» Data for this exercise:
★ ★ ★ ★

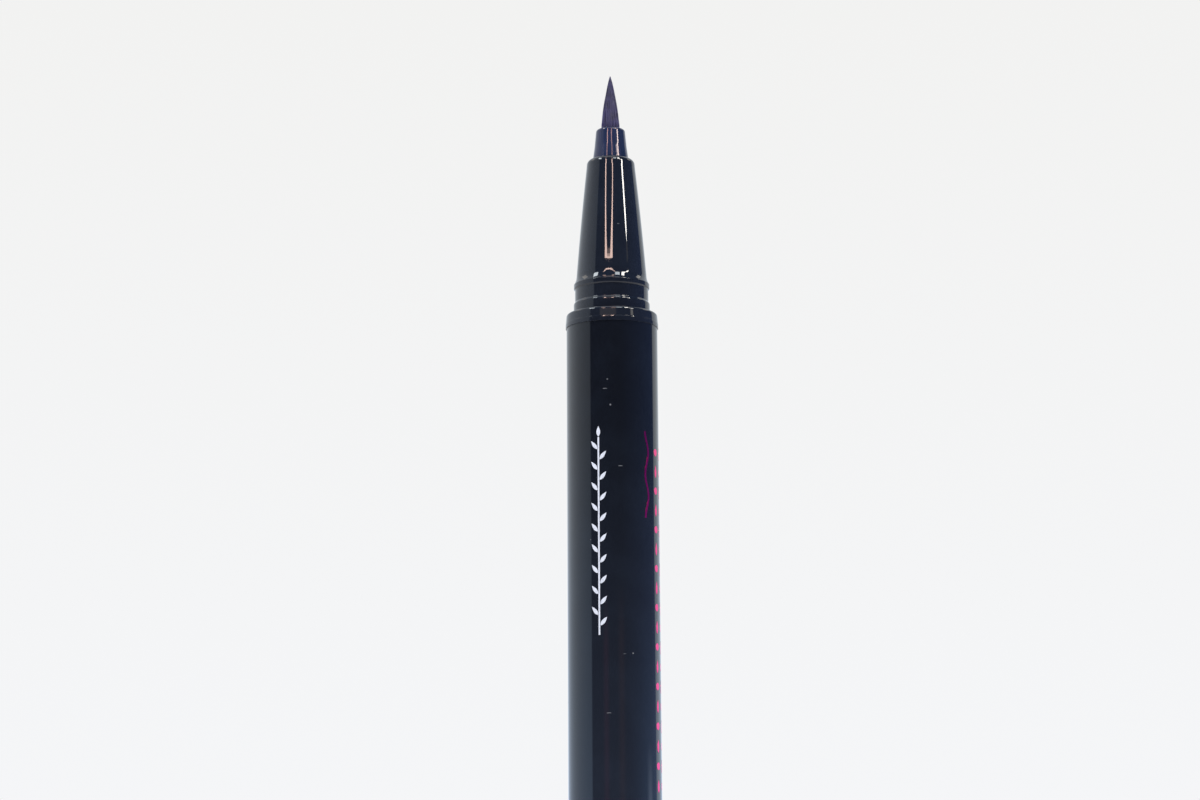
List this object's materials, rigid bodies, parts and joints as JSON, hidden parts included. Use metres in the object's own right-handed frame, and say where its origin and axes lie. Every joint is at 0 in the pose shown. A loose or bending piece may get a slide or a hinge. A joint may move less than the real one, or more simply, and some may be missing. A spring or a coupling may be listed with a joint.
{
  "type": "liquid eyeliner pen",
  "caption": "Slim liquid eyeliner pen standing nib up, with a pointed brush on a tapered stepped front section and its sprung cap stood beside it.",
  "frame": {"origin": "centre of the pen's flat rear face, which is the surface it stands on", "axes": "+Z along the pen towards the brush, +X towards the cap standing beside it, the picture looks along +Y"},
  "size_m": [0.0321, 0.0102, 0.125],
  "materials": {
    "black_gloss": "polished moulded black, slightly blue",
    "stained_plastic": "smooth moulded plastic with a film of ink",
    "bristle": "fine tapered filaments stained with ink",
    "natural_plastic": "unpigmented moulded plastic",
    "porous_fibre": "bonded fibre soaked with ink",
    "seal_rubber": "moulded rubber",
    "polished_steel": "ground and polished steel balls",
    "spring_steel": "drawn stainless wire"
  },
  "bodies": {
    "pen": {"end_plug": "black_gloss", "barrel": "black_gloss", "front_section": "black_gloss", "spigot_seal": "seal_rubber", "tank_partition": "natural_plastic", "ink_collector": "natural_plastic", "feed_rod": "porous_fibre", "overflow_sponge": "porous_fibre", "nib_ferrule": "stained_plastic", "brush_tip": "bristle"},
    "cap": {"cap_shell": "black_gloss", "cap_spring": "spring_steel"},
    "cap_seal": {"inner_cap": "natural_plastic"},
    "ball_1": {"mixing_ball_1": "polished_steel"},
    "ball_2": {"mixing_ball_2": "polished_steel"}
  },
  "joints": [
    {"name": "cap_lift", "type": "slide", "parent": "pen", "child": "cap", "axis": [0, 0, 1], "range_m": [0, 0.13]},
    {"name": "inner_cap_press", "type": "slide", "parent": "cap", "child": "cap_seal", "axis": [0, 0, -1], "range_m": [0, 0.002], "stiffness_N_per_m": 300, "springref_m": -0.001, "deforming": ["cap_spring"]},
    {"name": "ball_1_roll", "type": "slide", "parent": "pen", "child": "ball_1", "axis": [0, 0, 1], "range_m": [0, 0.066]},
    {"name": "ball_2_roll", "type": "slide", "parent": "pen", "child": "ball_2", "axis": [0, 0, 1], "range_m": [0, 0.066]}
  ]
}
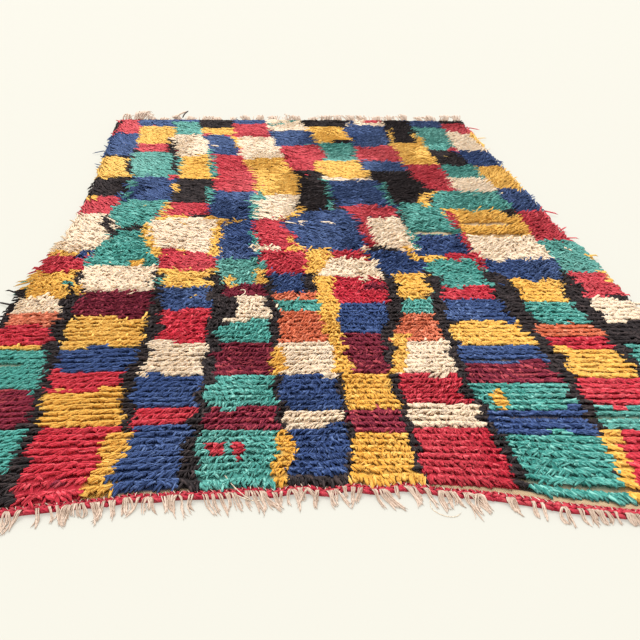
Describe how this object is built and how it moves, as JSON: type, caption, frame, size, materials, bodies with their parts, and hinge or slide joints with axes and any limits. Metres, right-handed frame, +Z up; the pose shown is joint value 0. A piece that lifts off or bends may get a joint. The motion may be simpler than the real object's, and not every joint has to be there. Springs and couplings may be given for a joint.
{
  "type": "azilal rug",
  "caption": "Hand-knotted wool shag rug that lies flat, with a patchwork of coloured blocks, a twined band along one hem and a fringe of warp ends at both ends.",
  "frame": {"origin": "middle of the whole rug's box, fringes included, on the floor that the rug lies on", "axes": "+X across the rug, +Y along its length away from the hem with the twined band, +Z up out of the pile"},
  "size_m": [1.5692, 2.4392, 0.0282],
  "materials": {
    "pile": "shaggy knotted wool pile in many colours, matt with a soft sheen",
    "twined_band": "two twined cords of red wool, matt",
    "fringe": "undyed twisted warp yarn, matt"
  },
  "bodies": {
    "root": {"pile_rug": "pile", "twined_band": "twined_band", "near_fringe": "fringe", "far_fringe": "fringe"}
  },
  "joints": []
}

★ ★ ★ ★

Take the entries and copy them out exactly.

» Final result:
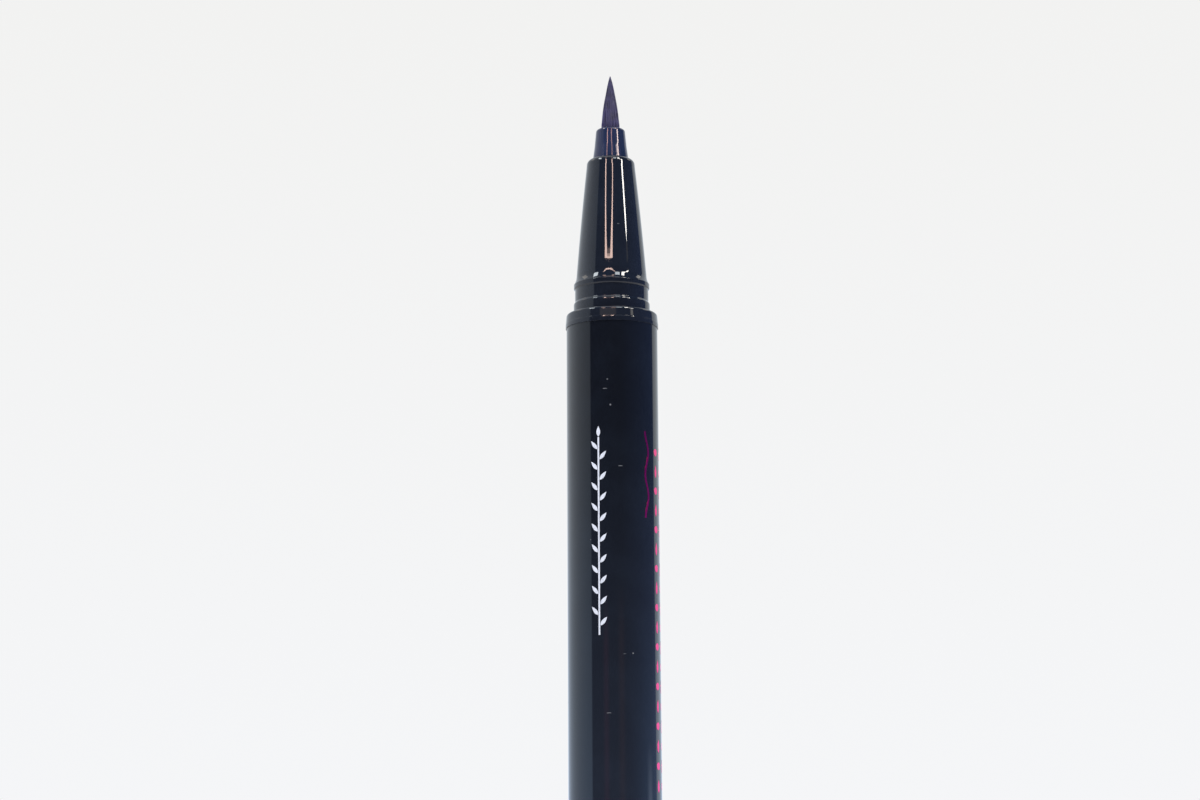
List this object's materials, rigid bodies, parts and joints as JSON, hidden parts included. Use metres in the object's own right-handed frame, and say where its origin and axes lie. Every joint is at 0 in the pose shown. A loose or bending piece may get a slide or a hinge. A joint may move less than the real one, or more simply, and some may be missing. A spring or a coupling may be listed with a joint.
{
  "type": "liquid eyeliner pen",
  "caption": "Slim liquid eyeliner pen standing nib up, with a pointed brush on a tapered stepped front section and its sprung cap stood beside it.",
  "frame": {"origin": "centre of the pen's flat rear face, which is the surface it stands on", "axes": "+Z along the pen towards the brush, +X towards the cap standing beside it, the picture looks along +Y"},
  "size_m": [0.0321, 0.0102, 0.125],
  "materials": {
    "black_gloss": "polished moulded black, slightly blue",
    "stained_plastic": "smooth moulded plastic with a film of ink",
    "bristle": "fine tapered filaments stained with ink",
    "natural_plastic": "unpigmented moulded plastic",
    "porous_fibre": "bonded fibre soaked with ink",
    "seal_rubber": "moulded rubber",
    "polished_steel": "ground and polished steel balls",
    "spring_steel": "drawn stainless wire"
  },
  "bodies": {
    "pen": {"end_plug": "black_gloss", "barrel": "black_gloss", "front_section": "black_gloss", "spigot_seal": "seal_rubber", "tank_partition": "natural_plastic", "ink_collector": "natural_plastic", "feed_rod": "porous_fibre", "overflow_sponge": "porous_fibre", "nib_ferrule": "stained_plastic", "brush_tip": "bristle"},
    "cap": {"cap_shell": "black_gloss", "cap_spring": "spring_steel"},
    "cap_seal": {"inner_cap": "natural_plastic"},
    "ball_1": {"mixing_ball_1": "polished_steel"},
    "ball_2": {"mixing_ball_2": "polished_steel"}
  },
  "joints": [
    {"name": "cap_lift", "type": "slide", "parent": "pen", "child": "cap", "axis": [0, 0, 1], "range_m": [0, 0.13]},
    {"name": "inner_cap_press", "type": "slide", "parent": "cap", "child": "cap_seal", "axis": [0, 0, -1], "range_m": [0, 0.002], "stiffness_N_per_m": 300, "springref_m": -0.001, "deforming": ["cap_spring"]},
    {"name": "ball_1_roll", "type": "slide", "parent": "pen", "child": "ball_1", "axis": [0, 0, 1], "range_m": [0, 0.066]},
    {"name": "ball_2_roll", "type": "slide", "parent": "pen", "child": "ball_2", "axis": [0, 0, 1], "range_m": [0, 0.066]}
  ]
}
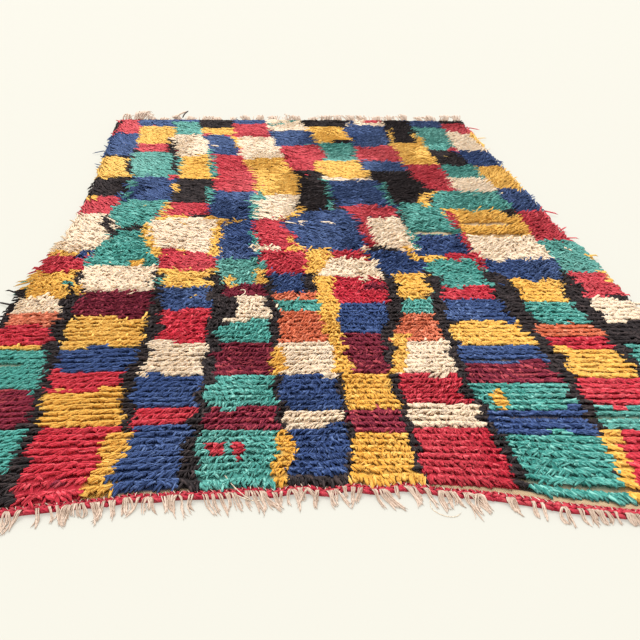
Describe how this object is built and how it moves, as JSON: type, caption, frame, size, materials, bodies with their parts, and hinge or slide joints with axes and any limits. Metres, right-handed frame, +Z up; the pose shown is joint value 0. A piece that lifts off or bends may get a joint. The motion may be simpler than the real object's, and not every joint has to be there. Springs and couplings may be given for a joint.
{
  "type": "azilal rug",
  "caption": "Hand-knotted wool shag rug that lies flat, with a patchwork of coloured blocks, a twined band along one hem and a fringe of warp ends at both ends.",
  "frame": {"origin": "middle of the whole rug's box, fringes included, on the floor that the rug lies on", "axes": "+X across the rug, +Y along its length away from the hem with the twined band, +Z up out of the pile"},
  "size_m": [1.5692, 2.4392, 0.0282],
  "materials": {
    "pile": "shaggy knotted wool pile in many colours, matt with a soft sheen",
    "twined_band": "two twined cords of red wool, matt",
    "fringe": "undyed twisted warp yarn, matt"
  },
  "bodies": {
    "root": {"pile_rug": "pile", "twined_band": "twined_band", "near_fringe": "fringe", "far_fringe": "fringe"}
  },
  "joints": []
}